The map is built on multiple oblong tables that are pushed together into a large rectangle. The table legs are foldable, which is necessary, because the colossus travels to the coastal villages with Tomas, Sara and Debora by truck. “Initially, we wanted to make the map even bigger, but transport would then become impossible.”

The knowledge that locals pass on from generation to generation is a valuable addition to existing scientific information. Unlike scientists, the inhabitants of this coastal area have been living on this land and in these waters for decades. Before anyone else, they recognize patterns and changes in the landscape. Their stories therefore contain valuable clues for research.

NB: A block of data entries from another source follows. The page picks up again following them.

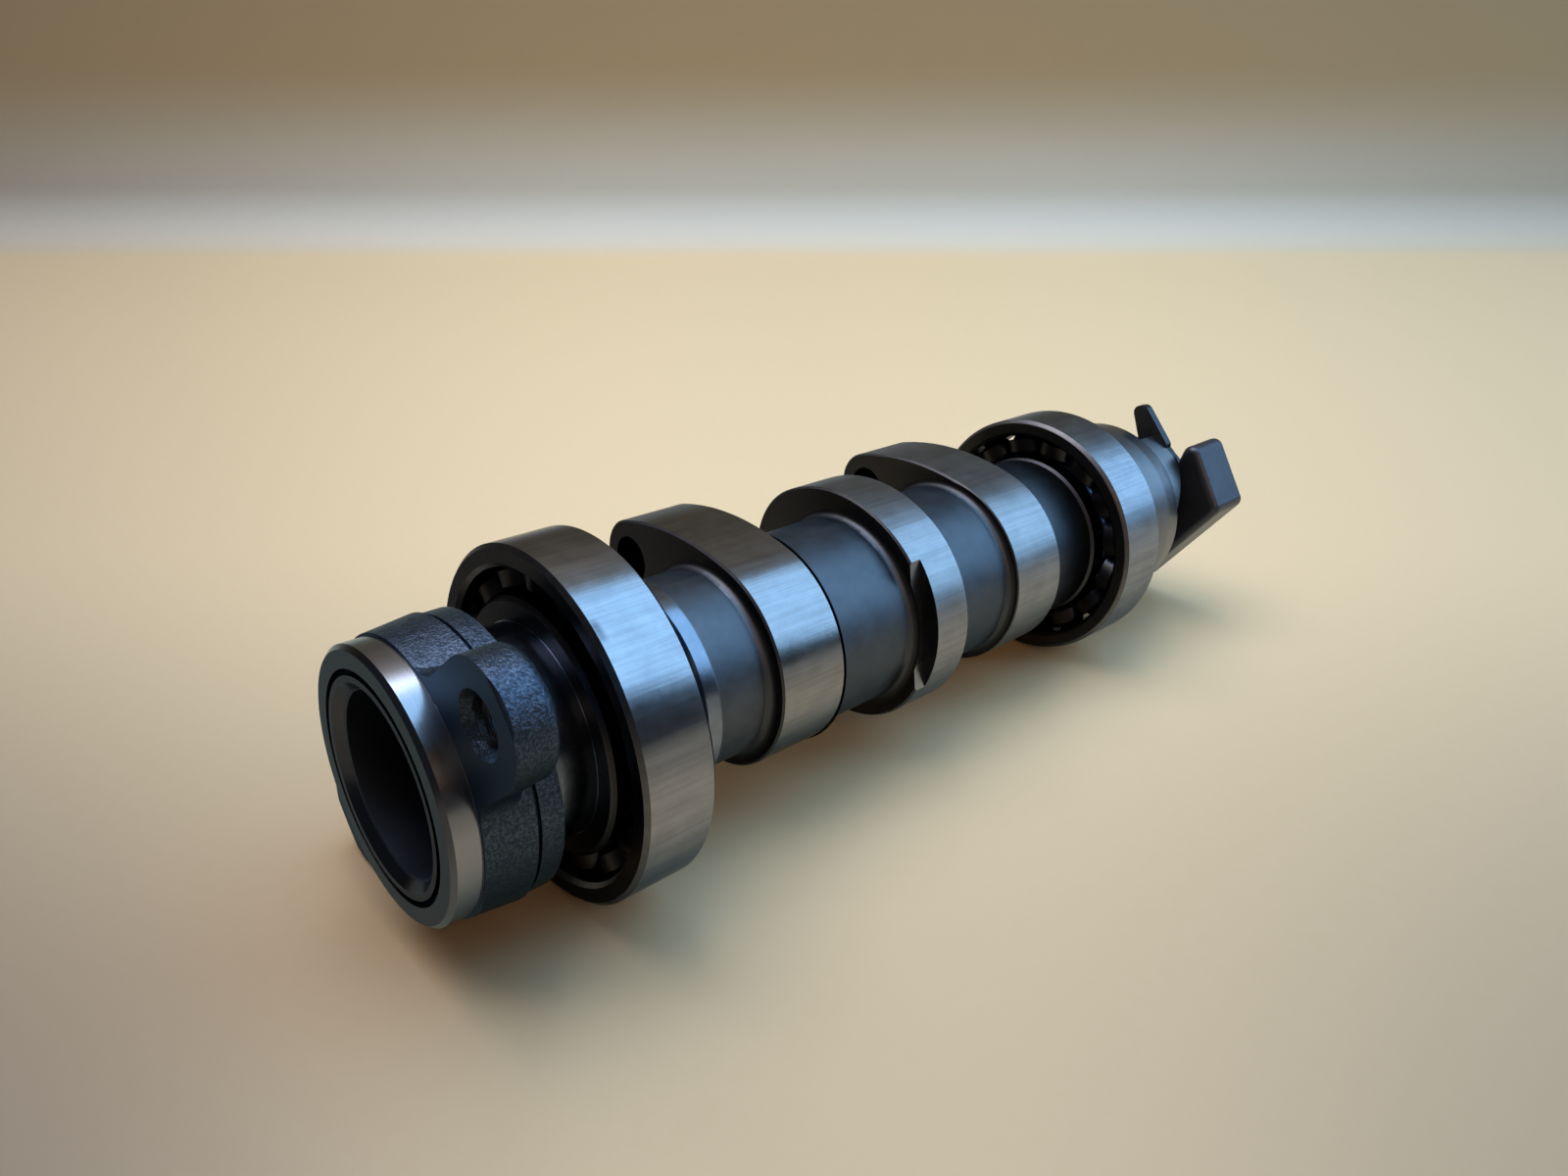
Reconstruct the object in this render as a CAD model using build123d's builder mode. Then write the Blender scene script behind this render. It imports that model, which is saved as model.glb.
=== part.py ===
from build123d import *
from math import cos, radians, sin, sqrt
import os

# Camshaft with its drive hub, two open ball bearings and the drum and lever on its far end.
# X is the shaft axis: x = 0 is the machined flange face where the drive sprocket seats, and
# the shaft runs from there towards +X. Z is up. Angles round the shaft go from +Y towards +Z.
# Lengths are in millimetres.

os.makedirs("parts", exist_ok=True)

# ---- Hub ----
REGISTER_R = 15.2        # turned spigot that centres the drive sprocket
REGISTER_LENGTH = 3.2
REGISTER_CHAMFER = 0.5
FLANGE_FACE_R = 15.5     # cast flange behind the spigot, which widens from its machined face
FLANGE_R = 16.05         # to its back
FLANGE_WIDTH = 5.4
GROOVE_R = 15.2          # shallow groove between flange and barrel
GROOVE_WIDTH = 0.6
BARREL_R = 15.75         # rough-cast barrel that carries the flange
BARREL_LENGTH = 2.5
CAST_ROUND = 1.0         # rounding of the cast corners
MOUTH_GAP = 0.7          # ring-shaped gap between hub and shaft end
MOUTH_GAP_DEPTH = 2.4
EAR_ANGLE = 140.0        # first bolt ear, the second is opposite
EAR_COUNT = 2
EAR_AT = 22.2            # distance of the ear's bolt hole and round end from the shaft axis
EAR_R = 6.5
EAR_WIDTH = 4.6
EAR_ROOT_ROUND = 4.5
EAR_CONE_R = 28.1        # from here outwards the tips of the ears are turned to a flat cone
EAR_CONE_REACH = 1.2
EAR_CONE_DEPTH = 0.55
BOLT_TAP_R = 2.5         # M6, tapping size
BOLT_MOUTH_R = 3.5

# ---- Shaft ----
TUBE_R = 12.05           # seat of the hub
JOURNAL_R = 12.4         # between hub and front bearing
FRONT_BEARING_X = 14.6
SHOULDER_R = 14.2        # the front bearing stops against this
SHOULDER_LENGTH = 3.4
UNDERCUT_LENGTH = 1.9
COLLAR_R = 12.9
COLLAR_LENGTH = 2.0
NECK_R = [12.0, 12.9, 12.6, 12.2]
NECK_FILLET = 1.2
COLLAR_FILLET = 0.5
NECK_ROOTS = [           # fillet at the start and end of each neck
    (COLLAR_FILLET, NECK_FILLET),
    (NECK_FILLET, NECK_FILLET),
    (NECK_FILLET, NECK_FILLET),
    (NECK_FILLET, 0),
]
REAR_BEARING_X = 103.0
BORE_R = 10.2
BORE_DEPTH = 35.7        # it ends before the first lobe
BORE_MOUTH_R = 11.3
BORE_TIP_ANGLE = 118.0
STUB_R = 7.5             # seat of the lever

# ---- Lobes: start, width, base circle, nose arc, nose distance, flank arc ----
NOSE_ANGLE = 27.0
SIDE_LOBE_X = [39.1, 83.0]
SIDE_LOBE_WIDTH = 10.0
SIDE_BASE_R = 13.9
SIDE_NOSE_R = 5.2
SIDE_NOSE_AT = 18.05
SIDE_FLANK_R = 39.0
NOSE_HOLE_R = 3.05
MIDDLE_LOBE_X = 62.4
MIDDLE_LOBE_WIDTH = 7.9
MIDDLE_BASE_R = 15.55
MIDDLE_NOSE_R = 12.0
MIDDLE_NOSE_AT = 6.8
MIDDLE_FLANK_R = 20.0
LOBE_BEVEL = 0.25
NOTCH_ANGLE = 172.0      # relief across the front edge of the middle lobe
NOTCH_FLOOR = 12.8
NOTCH_WIDTH = 1.85

# ---- Bearings: the ball and the gap between the rings go with the section, bore to outside ----
BEARING_WIDTH = 9.0
BALL_SHARE = 0.28        # ball radius over section
RING_CHAMFER = 0.5
FRONT_BORE_R = 12.5
FRONT_OUTER_R = 21.0
FRONT_GAP_SHARE = 0.376  # gap over section
FRONT_BALLS = 17
REAR_BORE_R = 10.0
REAR_OUTER_R = 18.5
REAR_GAP_SHARE = 0.412
REAR_BALLS = 15
RACE_CLEARANCE = 0.03
POCKET_CLEARANCE = 0.12
CAGE_HALF_HEIGHT = 0.95
CAGE_SHEET = 0.45

# ---- Drum and lever on the far end ----
DRUM_R = 14.4
DRUM_LENGTH = 11.6
DRUM_GAP = 0.7           # keeps the drum off the bearing's outer ring
DRUM_SHOULDER_R = 11.9
DRUM_CHAMFER = 0.3
DRUM_TAPER_LENGTH = 2.8
DRUM_TAPER = 0.2
BOSS_R = 11.6            # spaces the lever off the drum
BOSS_LENGTH = 5.0
TONGUE_SIDE = 5.4        # the tongue starts this far beside the axis
TONGUE_TOP = 11.0        # heights where its sloping edge leaves the lever and meets the drum
TONGUE_FOOT = 3.5
FINGER_THICKNESS = 1.3
FINGER = [(-7.4, 9.5), (-8.35, 12.0), (-3.3, 17.7), (-0.9, 17.1), (-2.85, 12.1), (-2.4, 9.5)]
FINGER_ROUND = 1.2       # of its tip; the corners are given as (y, z)
LEVER_THICKNESS = 8.8
LEVER_HUB_R = 9.5
LEVER = [(-11.2, 14.4), (-18.2, 3.15), (-4.8, -14.6), (0.0, -13.3), (0.0, -2.0), (-6.0, -2.0)]
LEVER_CORNER_R = 1.5     # of its corners, which are given as (y, z)
LEVER_ROOT_ROUND = 2.0   # where its inner side meets the hub
LEVER_EDGE_ROUND = 1.1

# ---- Modelling ----
CUT_MARGIN = 1.0         # how far a cutting shape runs past the metal
SAME = 0.01              # closer than this is the same place

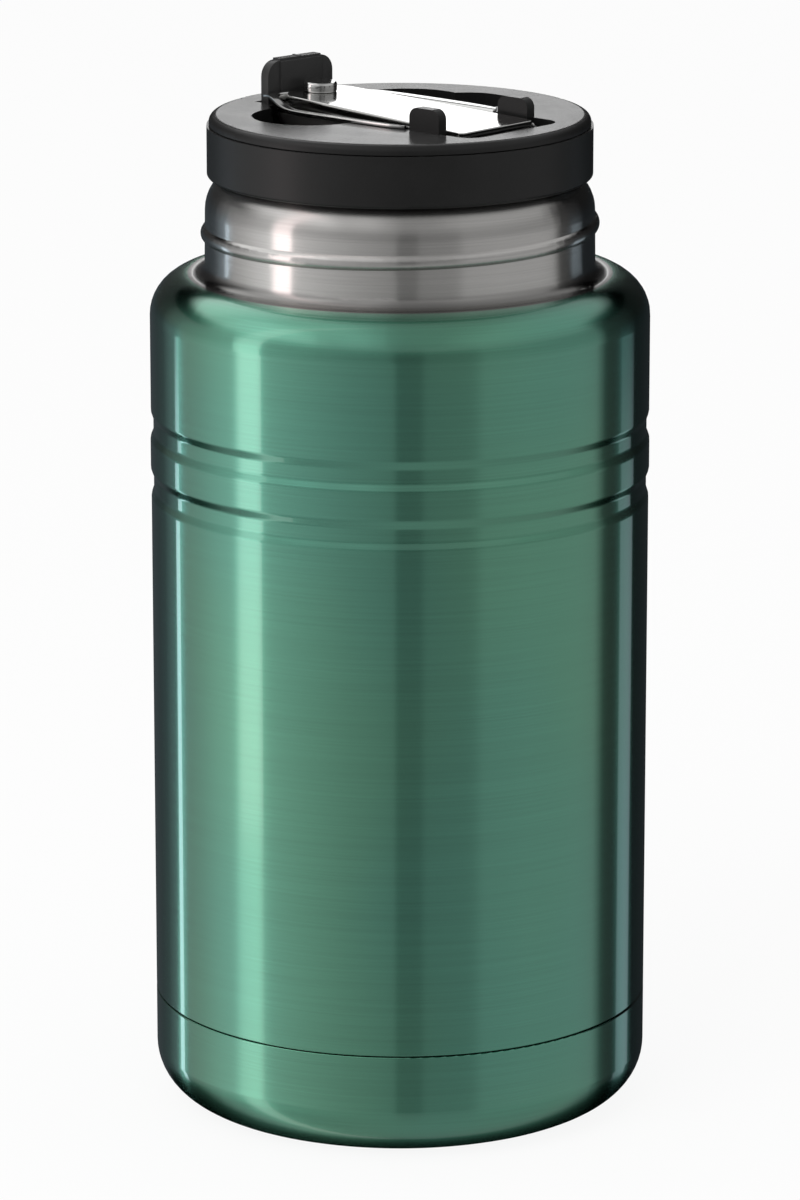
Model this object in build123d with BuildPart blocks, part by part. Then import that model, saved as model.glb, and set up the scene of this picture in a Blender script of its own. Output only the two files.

“By now, we have talked to around sixty people of all ages,” Tomas says. “There appear to be more conflicts with regard to zoning than we expected. The boundaries of legal fishing areas, among other things, are often crossed.”

The captain confirms that not everyone abides by the rules. Regularly he comes across cages that are placed on the seabed for catching red snapper. Because such cages are often lost and then continue to trap fish, it is a prohibited fishing technique in Suriname. Nevertheless, the technique is frequently applied, resulting in damage to the fish stock. The area also has to contend with poaching. Turtle eggs turn out to be lucrative merchandise and many nests are raided within 24 hours. If nothing changes, the future of sea turtles in Suriname is uncertain.

The map is digitized at the end of May and sent to all interviewees for a final check. The end result will be presented to a large audience in June. The collaborating parties of the Marine Spatial Planning process funded by the EU hope the map will lead to new insights for policy makers. They can create policy that ensures that the coastal area will continue to be liveable for humans and animals in the future.